Short problem: Look below. Copy each line that has "frame" in it.

Information shown:
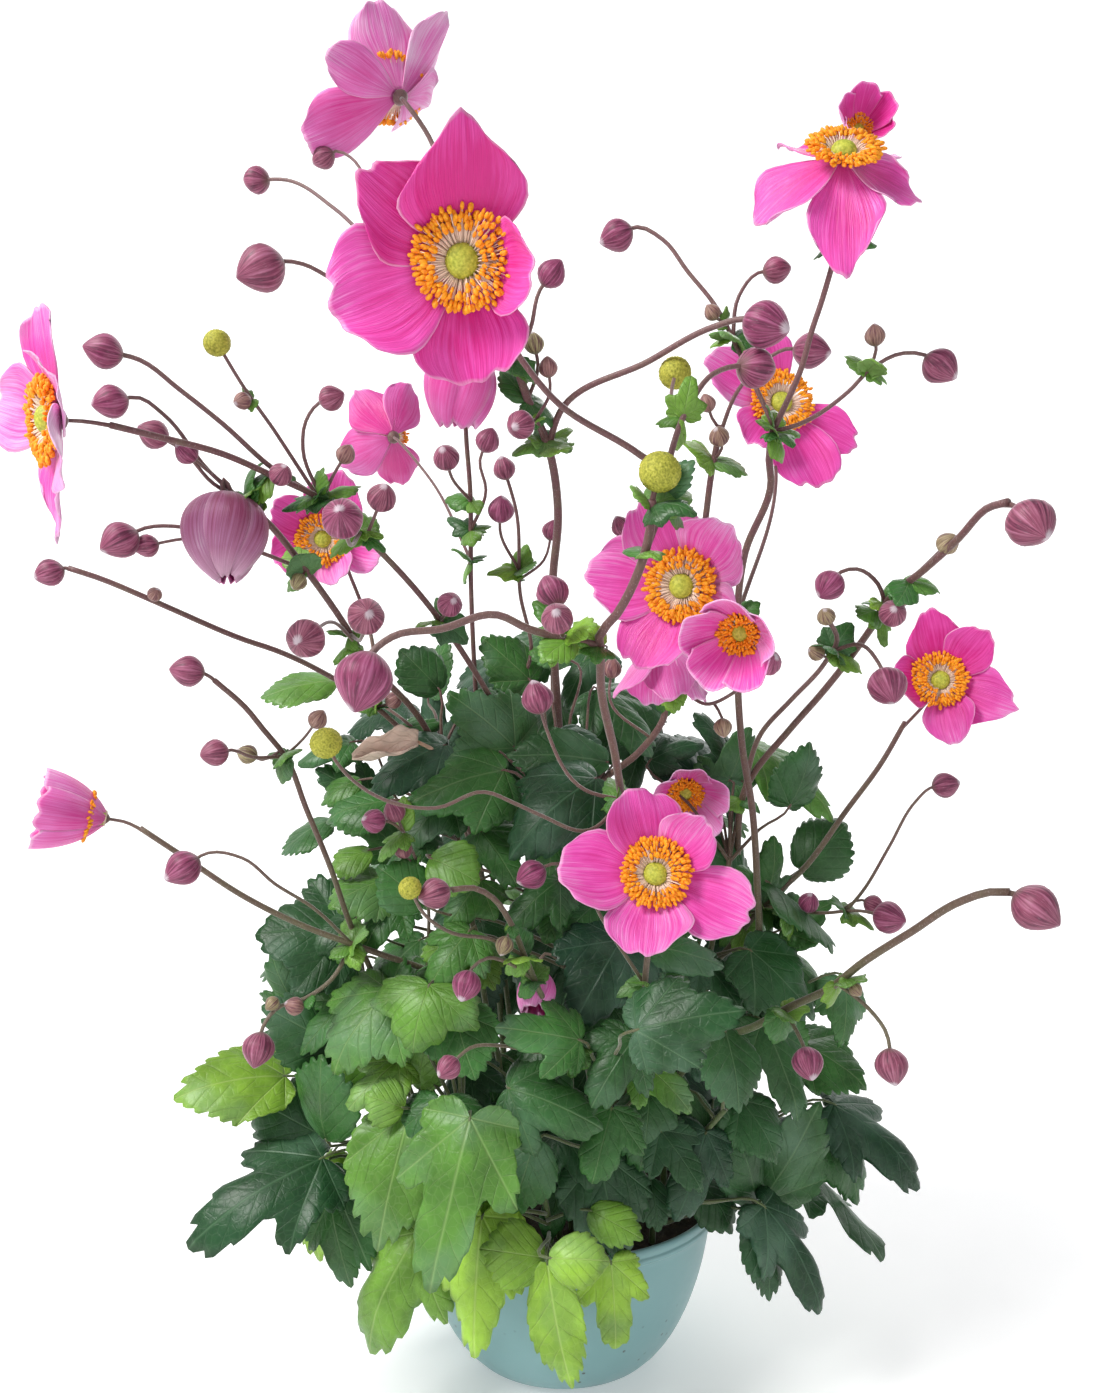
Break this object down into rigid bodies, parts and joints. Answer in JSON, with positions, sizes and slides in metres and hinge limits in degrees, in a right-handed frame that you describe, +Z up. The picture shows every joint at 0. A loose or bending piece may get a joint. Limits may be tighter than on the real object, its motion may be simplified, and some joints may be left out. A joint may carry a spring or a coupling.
{
  "type": "potted japanese anemone",
  "caption": "Japanese anemone in a round plastic pot: lobed leaves, branching stalks with buds and seed heads, and open pink blooms.",
  "frame": {"origin": "centre of the pot's flat base, on the surface that it stands on", "axes": "+Z up along the pot's axis, -Y towards the side that the picture shows, +X to the right in the picture"},
  "size_m": [0.4845, 0.404, 0.6481],
  "materials": {
    "pot": "satin teal plastic",
    "soil": "damp dark potting soil",
    "stalks": "downy purple-brown stalks and buds",
    "petals": "silky pink petals",
    "stamens": "orange-yellow stamens round a green centre",
    "foliage": "dark green leaves with a soft sheen",
    "young_foliage": "light yellow-green young leaves"
  },
  "bodies": {
    "root": {"pot": "pot", "soil": "soil", "stalk_left_tall": "stalks", "stalk_left_bloom": "stalks", "stalk_left_low": "stalks", "stalk_left_mid": "stalks", "stalk_left_cup": "stalks", "stalk_centre_front": "stalks", "stalk_centre_right": "stalks", "stalk_right_tall": "stalks", "stalk_right_high": "stalks", "stalk_right_bloom": "stalks", "stalk_right_low": "stalks", "stalk_front_low": "stalks", "stalk_centre_tall": "stalks", "stalk_centre_thin": "stalks", "heart_large": "stamens", "petals_large": "petals", "petals_nodding": "petals", "heart_top_left": "stamens", "petals_top_left": "petals", "heart_top_right": "stamens", "petals_top_right": "petals", "heart_cup_top": "stamens", "petals_cup_top": "petals", "heart_far_left": "stamens", "petals_far_left": "petals", "petals_turned_away": "petals", "heart_left_behind": "stamens", "petals_left_behind": "petals", "heart_middle": "stamens", "petals_middle": "petals", "petals_hanging": "petals", "heart_cup_middle": "stamens", "petals_cup_middle": "petals", "heart_right": "stamens", "petals_right": "petals", "heart_cup_low": "stamens", "petals_cup_low": "petals", "heart_front": "stamens", "petals_front": "petals", "heart_cup_left": "stamens", "petals_cup_left": "petals", "petals_low": "petals", "heart_right_behind": "stamens", "petals_right_behind": "petals", "petals_opening": "petals", "leaves_left": "foliage", "leaves_left_young": "young_foliage", "leaves_front_left": "foliage", "leaves_front_young": "young_foliage", "leaves_front": "foliage", "leaves_front_high": "foliage", "leaves_left_high": "foliage", "leaves_right": "foliage", "leaves_right_high": "foliage", "leaves_back_left": "foliage", "leaves_back": "foliage", "leaves_back_right": "foliage"}
  },
  "joints": []
}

Finished exercise:
Break this object down into rigid bodies, parts and joints. Answer in JSON, with positions, sizes and slides in metres and hinge limits in degrees, in a right-handed frame that you describe, +Z up. The picture shows every joint at 0. A loose or bending piece may get a joint. Limits may be tighter than on the real object, its motion may be simplified, and some joints may be left out. A joint may carry a spring or a coupling.
  "frame": {"origin": "centre of the pot's flat base, on the surface that it stands on", "axes": "+Z up along the pot's axis, -Y towards the side that the picture shows, +X to the right in the picture"},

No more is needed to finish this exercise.